Three groups, Health4Haiti, International Surgical Missions and Colorado Technical University, will partner to provide free surgeries Oct. 9.

Those selected will come from the medically uninsured in Pueblo, a city with 9.8 percent unemployment, 18 percent uninsured and 40 percent considered overweight and in poor health.

“It is the working poor we are after,” says Cameron Allen, an organizer of the event and program chair of Colorado Technical University’s surgical technology program.

It will be people, he said, who’ve long put off medical care because of the cost.

In the first year, the program provided 57 surgeries. Last year, the number fell to 51. This year, he said, the number could be the highest ever.

We are not talking open- heart or lung surgeries here.

“It can be anything, really,” Allen said. “Gall bladders, hernias, that sort of thing. We’ll see a large number of noncancerous growths, what physicians call lumps and bumps, things that look like a marble under the skin.”

Nine surgeons have volunteered their time for the day, he said. In total, nearly 100 professionals, from nurses and various technicians to administrative staff and medical students, will volunteer.

Pueblo Surgical Center is donating equipment and the bulk of supplies needed, he said.

A group of surgeons came up with the idea for the free surgery day three years ago. They were in Mexico on a trip with International Surgical Missions, performing free surgeries for the poor there, Allen said.

“The thought arose that if we can do this here for the poor and needy of Mexico, why couldn’t we do the same thing back home?” he said.

ISM is a nonprofit, nonsectarian group that was started in 1996 by two young physicians who wanted to use what they had learned by helping the poor in other countries.
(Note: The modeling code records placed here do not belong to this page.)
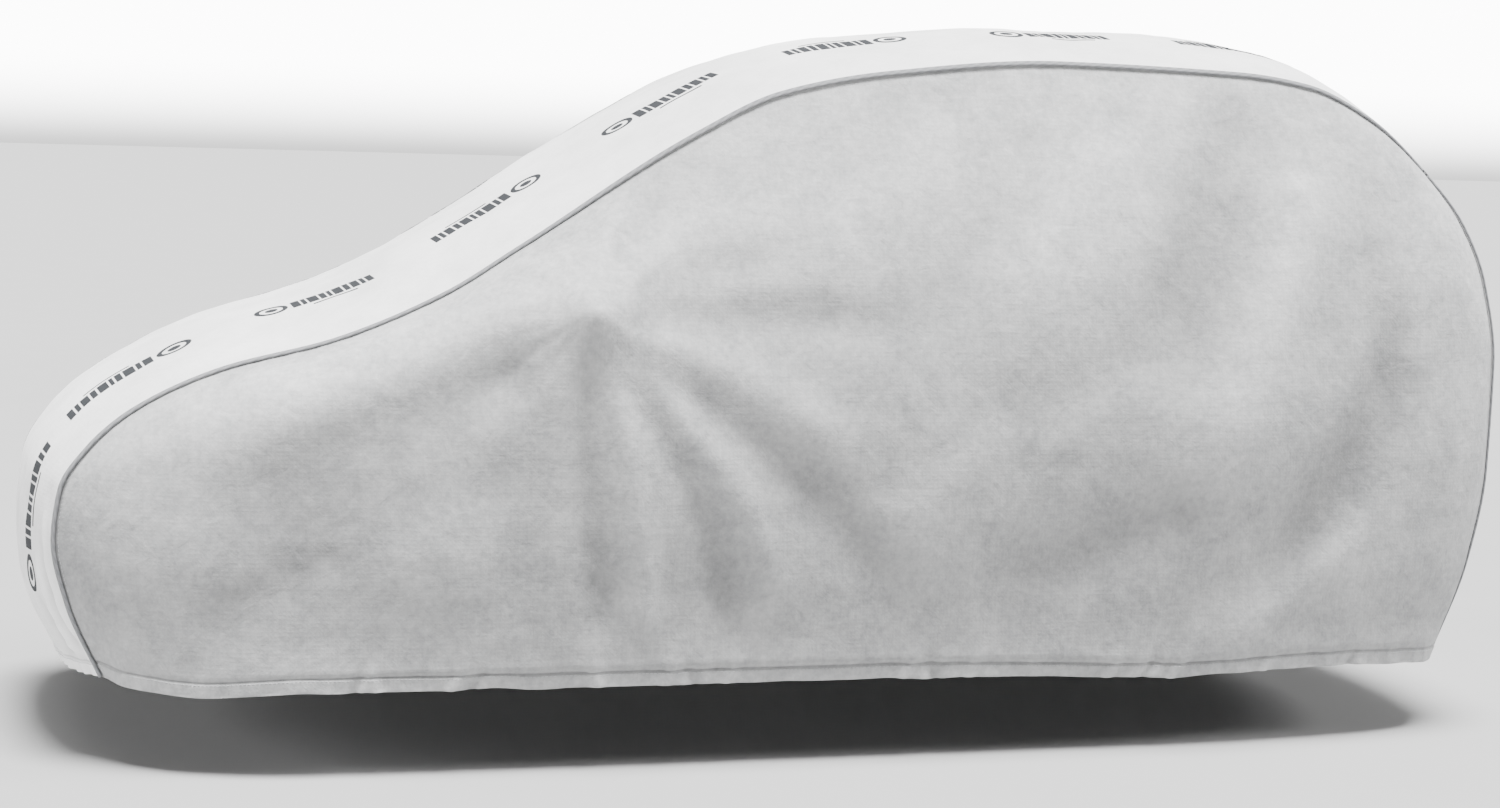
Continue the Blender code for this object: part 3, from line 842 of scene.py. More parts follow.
@dataclass
class SidePanel:
    """One side of the cover, from its seam down to its hem."""

    cutting: Cutting
    mirror_x: float = 1.150
    mirror_z: float = 1.003
    mirror_reach: float = 0.125
    mirror_spread: float = 0.150
    mirror_fall: float = 1.25   # how steeply the tent over the mirror drops
    mirror_blunt: float = 0.03  # how round its tip is, and the square root of that
    mirror_blunt_root: float = 0.173
    smooth_rows: int = 14
    ray_count: int = 26
    ray_height: float = 2.2 * MM
    ray_start: float = 0.10     # the rays grow out to here, then fade over ray_reach
    ray_reach: float = 0.55
    swell_height: float = 5.0 * MM
    swell_pitch: float = 0.42
    crumple_height: float = 0.85 * MM
    crumple_pitch: float = 0.12
    fine_share: float = 0.35
    fine_pitch: float = 0.045
    hold: float = 0.09          # the seam holds the cloth flat within this distance
    pucker_height: float = 3.4 * MM
    pucker_pitch: float = 0.055
    pucker_reach: float = 0.045
    gather_height: float = 7.0 * MM
    gather_width: float = 0.011
    seam_pucker: float = 0.7 * MM
    hem_drop: float = 2.4 * MM
    drop_pitch: float = 0.16
    drop_reach: float = 0.05
    fold_gain: float = 1.7
    full_fold: float = 24.0 * MM
    low_tone: float = 0.80      # painted shade low down on the side, in units of a full fold
    low_from: float = 0.15
    low_span: float = 0.42
    seed: int = 11

    def base(self) -> tuple[np.ndarray, np.ndarray, np.ndarray]:
        """Lay the panel smooth between its seam and its hem, tented over the mirror.

        Returns:
            The outer points, the row share of each and the length of every fall.
        """
        cut, seam = self.cutting, self.cutting.seam
        s = np.linspace(0.0, 1.0, cut.top_cells + 1)
        top = seam.points(seam.front_end + s * (seam.top_end - seam.front_end))
        shares = [h.share for h in HEM]
        foot = np.stack([ease(shares, [getattr(h, n) for h in HEM], s)
                         for n in ("x", "half", "z")], -1)
        foot[:, 1] *= -1.0
        fall = np.linalg.norm(top - foot, axis=1)
        fall[0], fall[-1] = seam.front_end, seam.end - seam.top_end
        u = np.stack([cut.fall_shares(f) for f in fall], 1)
        b = np.broadcast_to(s, u.shape)[..., None]
        a = u[..., None]
        left = seam.points(seam.front_end * (1.0 - u))
        right = seam.points(seam.top_end + u * (seam.end - seam.top_end))
        corner = ((1 - a) * ((1 - b) * top[0] + b * top[-1])
                  + a * ((1 - b) * foot[0] + b * foot[-1]))
        grid = (1 - a) * top[None] + a * foot[None] + (1 - b) * left + b * right - corner
        inside = (np.clip(u * (1 - u) * 12.0, 0, 1)
                  * np.clip(s * (1 - s) * 18.0, 0, 1)[None, :])
        reach = np.hypot(grid[..., 0] - self.mirror_x, grid[..., 2] - self.mirror_z)
        tent = self.mirror_reach * np.exp(
            -self.mirror_fall * (np.sqrt((reach / self.mirror_spread) ** 2 + self.mirror_blunt)
                                 - self.mirror_blunt_root))
        grid[..., 1] -= self.fullness(s, u) + tent * inside
        return grid, u, fall

    def fullness(self, s: np.ndarray, u: np.ndarray) -> np.ndarray:
        """How far the cloth stands out past a straight fall.

        Args:
            s: column shares along the panel.
            u: row shares down it, rows by columns.

        Returns:
            The distance at every point of the grid.
        """
        shares = [f.share for f in FULLNESS]
        levels = [ease(shares, [getattr(f, n) for f in FULLNESS], s)
                  for n in ("shoulder", "waist", "middle", "sill")]
        zero = np.zeros_like(s)
        table = np.stack([zero, *levels, zero], 0)
        full = np.stack([ease(FULLNESS_LEVELS, table[:, c], u[:, c]) for c in range(len(s))], 1)
        # an averaging pass down each fall, so that the table's rows leave no line in the cloth
        reach = self.smooth_rows
        ahead, behind = -full[reach:0:-1], -full[-2:-reach - 2:-1]
        rows = np.concatenate([ahead, full, behind])
        kernel = np.hanning(2 * reach + 3)[1:-1]
        kernel /= kernel.sum()
        return np.stack([np.convolve(rows[:, c], kernel, "valid") for c in range(len(s))], 1)

    def relief(self, grid: np.ndarray, u: np.ndarray, fall: np.ndarray) -> np.ndarray:
        """Height of the folds, rays, gathers and crumples over the smooth surface.

        Args:
            grid: the smooth outer points.
            u: row share of each.
            fall: length of every fall.

        Returns:
            The height at every point.
        """
        x, z = grid[..., 0], grid[..., 2]
        out = np.zeros(x.shape)
        for crease in SIDE_CREASES:
            out += self.fold_gain * crease_height(crease, x, z)
        dx, dz = x - self.mirror_x, z - self.mirror_z
        far = np.hypot(dx, dz)
        turn = np.arctan2(dz, dx)
        draw = np.random.default_rng(self.seed)
        rays = np.zeros(x.shape)
        for count in range(3, self.ray_count):
            rays += np.sin(count * turn + draw.uniform(0, 2 * math.pi)) / math.sqrt(count)
        out += self.ray_height * rays * fade(far / self.ray_start) * np.exp(
            -far / self.ray_reach) * 0.6
        out += self.swell_height * ripple(x * 0.8, z, self.swell_pitch, self.seed + 1)
        out += self.crumple_height * ripple(x, z, self.crumple_pitch, self.seed + 2)
        out += self.fine_share * self.crumple_height * ripple(x, z, self.fine_pitch,
                                                              self.seed + 3)
        # toward the seam the cloth is held flat
        depth = u * fall[None, :]
        columns = np.linspace(0.0, 1.0, x.shape[1])[None, :]
        inset = np.minimum(columns, 1.0 - columns) * (self.cutting.seam.top_end
                                                      - self.cutting.seam.front_end)
        out *= fade(depth / self.hold) * fade(inset / self.hold)
        near_seam = np.exp(-np.minimum(depth, inset) / 0.022) * fade(
            np.minimum(depth, inset) / 0.006)
        out += self.seam_pucker * near_seam * ripple(x * 3.0, z * 3.0, 0.10, self.seed + 4)
        return out + self.hem_relief(x, z, u, fall)

    def hem_relief(self, x: np.ndarray, z: np.ndarray, u: np.ndarray, fall: np.ndarray
                   ) -> np.ndarray:
        """Height of the turned hem, its stitch groove and the gathers above it.

        Args:
            x: place of every point along the car.
            z: its height from the ground.
            u: its row share.
            fall: length of every fall.

        Returns:
            The height at every point.
        """
        up = (1.0 - u) * fall[None, :]
        cut = self.cutting
        out = cut.hem_proud * cut.band(up) - cut.hem_groove * cut.groove(up)
        gather = np.zeros(x.shape)
        for k, (foot_x, lean, rise) in enumerate(HEM_GATHERS):
            centre = foot_x + lean * (up / rise)
            width = self.gather_width + 0.10 * up
            sign = 1.0 if k % 3 else -1.0
            gather += sign * np.exp(-((x - centre) / width) ** 2) * np.exp(-(up / rise) ** 1.5)
        out += self.gather_height * gather
        wave = ripple(x, np.zeros_like(x), self.pucker_pitch, self.seed + 5)
        strong = 0.45 + 0.55 * fade(ripple(x, np.zeros_like(x), 0.5, self.seed + 6) + 0.5)
        return out + self.pucker_height * wave * strong * np.exp(
            -up / self.pucker_reach) * np.clip(up / 0.004, 0.35, 1.0)

    def build(self, side: Side, material: bpy.types.Material
              ) -> tuple[bpy.types.Object, np.ndarray, np.ndarray]:
        """Build the panel.

        Args:
            side: which side of the car it is sewn for.
            material: its cloth.

        Returns:
            The object, its outer grid and the grid's outward normals.
        """
        cut = self.cutting
        grid, u, fall = self.base()
        normal = self.leftward(grid)
        edge_fade = np.ones(u.shape)
        edge_fade[0], edge_fade[:, 0], edge_fade[:, -1] = 0.0, 0.0, 0.0
        height = self.relief(grid, u, fall) * edge_fade
        # painted shade and highlight: the folds' height, less a painted darkening low down on the
        # side
        lie = np.clip(height / self.full_fold - self.low_tone * fade((u - self.low_from)
                                                                      / self.low_span),
                      PAINTED_SHADE_LOW, PAINTED_SHADE_HIGH)
        grid = grid + normal * height[..., None]
        wave = ripple(grid[..., 0], np.zeros_like(u), self.drop_pitch, self.seed + 7)
        ends = fade(np.minimum(np.linspace(0, 1, u.shape[1]), np.linspace(1, 0, u.shape[1]))
                    / 0.05)[None, :]
        grid[..., 2] += self.hem_drop * wave * ends * np.exp(
            -(1.0 - u) * fall[None, :] / self.drop_reach)
        normal = self.leftward(grid)
        up = (1.0 - u) * fall[None, :]
        thick = cut.thickness(up)
        toward = self.inward(grid)
        grid = grid + toward * cut.seam_gap
        inner = grid - normal * thick[..., None]
        flat = self.flat_places(grid)
        if side is Side.RIGHT:
            grid, inner, normal = grid * MIRRORED, inner * MIRRORED, normal * MIRRORED
        name = f"{side.word}_side_cloth"
        mesh = sheet_mesh(name, grid, inner, flat, cut.band(up) - cut.groove(up), lie)
        return link_object(name, mesh, material), grid, normal

    @staticmethod
    def leftward(grid: np.ndarray) -> np.ndarray:
        """Normals of the left side's grid, facing away from the car."""
        normal = grid_normals(grid)
        return np.where(normal[..., 1:2] > 0, -normal, normal)

    @staticmethod
    def inward(grid: np.ndarray) -> np.ndarray:
        """Directions that draw the seam edges in from the seam line.

        Args:
            grid: outer points of the panel.

        Returns:
            A unit direction at each point of the seam edges, and 0 elsewhere.
        """
        out = np.zeros(grid.shape)
        out[0] = unit(grid[1] - grid[0])
        out[:, 0] = unit(grid[:, 1] - grid[:, 0])
        out[:, -1] = unit(grid[:, -2] - grid[:, -1])
        out[0, 0], out[0, -1] = unit(grid[1, 1] - grid[0, 0]), unit(grid[1, -2] - grid[0, -1])
        out[-1] = 0.0
        out[-1, 0] = unit(grid[-1, 1] - grid[-1, 0])
        out[-1, -1] = unit(grid[-1, -2] - grid[-1, -1])
        return out

    @staticmethod
    def flat_places(grid: np.ndarray) -> np.ndarray:
        """Flat position of every point on the cut cloth, in UV units."""
        start = np.array([UV_START, UV_SIDE])
        return np.stack([grid[..., 0], grid[..., 2]], -1) / UV_METRES + start


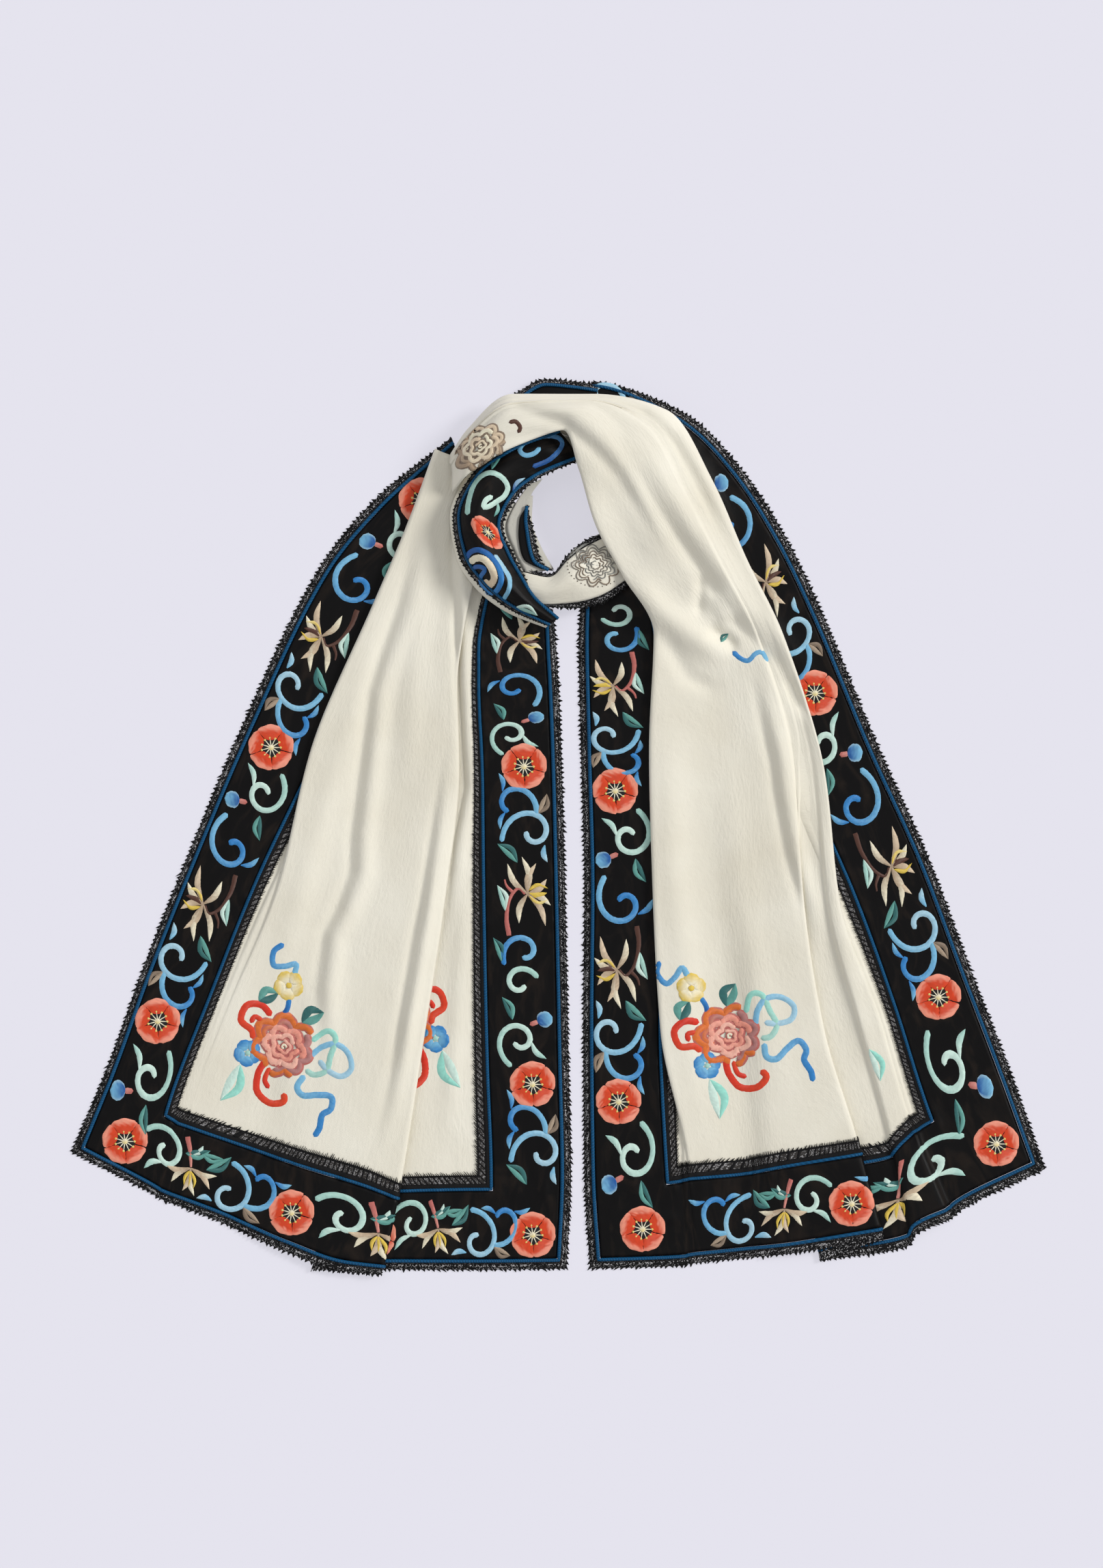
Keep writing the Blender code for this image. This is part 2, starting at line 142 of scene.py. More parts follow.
RIGHT_STATIONS = (0, 85, 190, 308, 422, 532, 600, 665, 728, 790, 846, 889, 912)
RIGHT_CLIMB = (0, 0, 0, 0, 0, 3, 18, 32, 36, 38, 38, 30, 11)
RIGHT_FOLDS = (
    Fold("inner edge", 0, 0, 0, 0.0, (
        (27, -389), (22, -304), (21, -173), (22, -53), (19, 67), (17, 163), (20, 201),
        (35, 250), (20, 296), (8, 348), (-35, 340), (-75, 320), (-90, 304))),
    Fold("border seam", 85, 0, 0, 0.6, (
        (112, -386), (106, -296), (104, -173), (105, -53), (102, 67), (100, 163), (84, 213),
        (47, 262), (32, 308), (12, 355), (-35, 344), (-75, 323), (-90, 307))),
    Fold("tuck behind the roll", 93, 0, (0, 3, 3, 3), 0.8, (
        (115, -385), (110, -295), (112, -173), (113, -53), (110, 67), (108, 163), (90, 216),
        (54, 262), (38, 307), (15, 359), (-35, 349), (-75, 327), (-90, 310))),
    Fold("rolled edge", 106, (0, 3, 3, 3), (0, 6, 7, 7), 0.9, (
        (121, -384), (114, -294), (90, -179), (83, -53), (80, 67), (84, 169), (56, 221),
        (32, 266), (18, 313), (4, 347), (-37, 333), (-80, 308), (-93, 293))),
    Fold("broad panel", 150, (0, 0.5, 3.5, 6), (0, 0.5, 3.5, 6), 1.0, (
        (160, -380), (162, -290), (150, -176), (142, -53), (141, 64), (133, 166), (100, 223),
        (73, 280), (49, 331), (18, 362), (-39, 356), (-78, 330), (-93, 309))),
    Fold("pleat foot", 206, 5, 5, 0.9, (
        (200, -376), (192, -284), (180, -174), (178, -60), (178, 61), (160, 166), (127, 229),
        (94, 286), (65, 342), (21, 369), (-40, 365), (-79, 335), (-94, 317))),
    Fold("pleat edge", 246, 6.8, (3.4, 3.4, 4.4, 6.8), 0.8, (
        (286, -362), (262, -273), (233, -176), (216, -71), (205, 61), (175, 167), (142, 231),
        (109, 294), (76, 350), (24, 372), (-40, 368), (-80, 339), (-95, 319))),
    Fold("pleat back", 298, (3.4, 3.4, 4.4, 6.8), (0, 0, 4, 6.8), 0.7, (
        (230, -382), (212, -286), (200, -178), (208, -73), (212, 60), (180, 168), (147, 232),
        (114, 296), (80, 353), (26, 373), (-40, 370), (-80, 341), (-95, 321))),
    Fold("strip foot", 376, (0, 0, 4, 6), (0, 0, 4, 6), 0.6, (
        (310, -368), (290, -274), (263, -174), (236, -71), (222, 60), (186, 169), (152, 233),
        (119, 298), (84, 356), (28, 374), (-40, 372), (-80, 343), (-95, 323))),
    Fold("strip edge", 382, (3.5, 3.5, 6, 7), (3.5, 3.5, 6, 7), 0.5, (
        (313, -360), (292, -270), (265, -172), (238, -69), (226, 59), (190, 169), (158, 235),
        (125, 301), (89, 360), (29, 376), (-40, 375), (-80, 345), (-95, 325))),
    Fold("outer rolled edge", 404, (1.5, 4.5, 7, 8), (0.8, 2.4, 3, 3), 0.4, (
        (344, -346), (307, -254), (281, -166), (247, -66), (234, 46), (197, 169), (165, 235),
        (134, 305), (95, 365), (31, 379), (-40, 379), (-79, 349), (-94, 328))),
    Fold("outer tuck", 417, (0.5, 2, 3, 3), 0, 0.35, (
        (348, -343), (311, -252), (284, -163), (243, -63), (198, 37), (149, 153), (120, 213),
        (90, 266), (60, 300), (21, 338), (-33, 352), (-77, 338), (-91, 321))),
    Fold("outer border seam", 425, 0, 0, 0.3, (
        (351, -340), (314, -250), (287, -162), (248, -62), (204, 36), (155, 153), (126, 212),
        (96, 265), (66, 300), (24, 345), (-30, 358), (-77, 341), (-91, 324))),
    Fold("outer edge", 510, 0, 0, 0.0, (
        (429, -301), (396, -209), (365, -130), (326, -27), (281, 73), (231, 192), (200, 256),
        (160, 317), (110, 365), (29, 392), (-22, 385), (-77, 345), (-91, 325))),
)
SHOWN_INNER_BORDER = 606
BACK_BORDER_END = 790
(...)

A surgical first-assistant and technologist by training, Allen has assisted on nine overseas trips, including three this year, in the Philippines, Ecuador and St. Vincent and the Grenadines.

He takes each trip on his own vacation time and pays the full cost of going.

“It is something I do in recognition that I have a very fortunate life,” Allen, 35, said. “And I have an employer kind enough to indulge this desire to give back.”

It is why he has worked both free surgery days and will work the third next month. It will be a day that starts at 6 a.m., and likely will not finish until 9 p.m.

“It’s not just me,” he said. “It is everyone involved in the program. We have certain skills and believe you have to give back in this life.”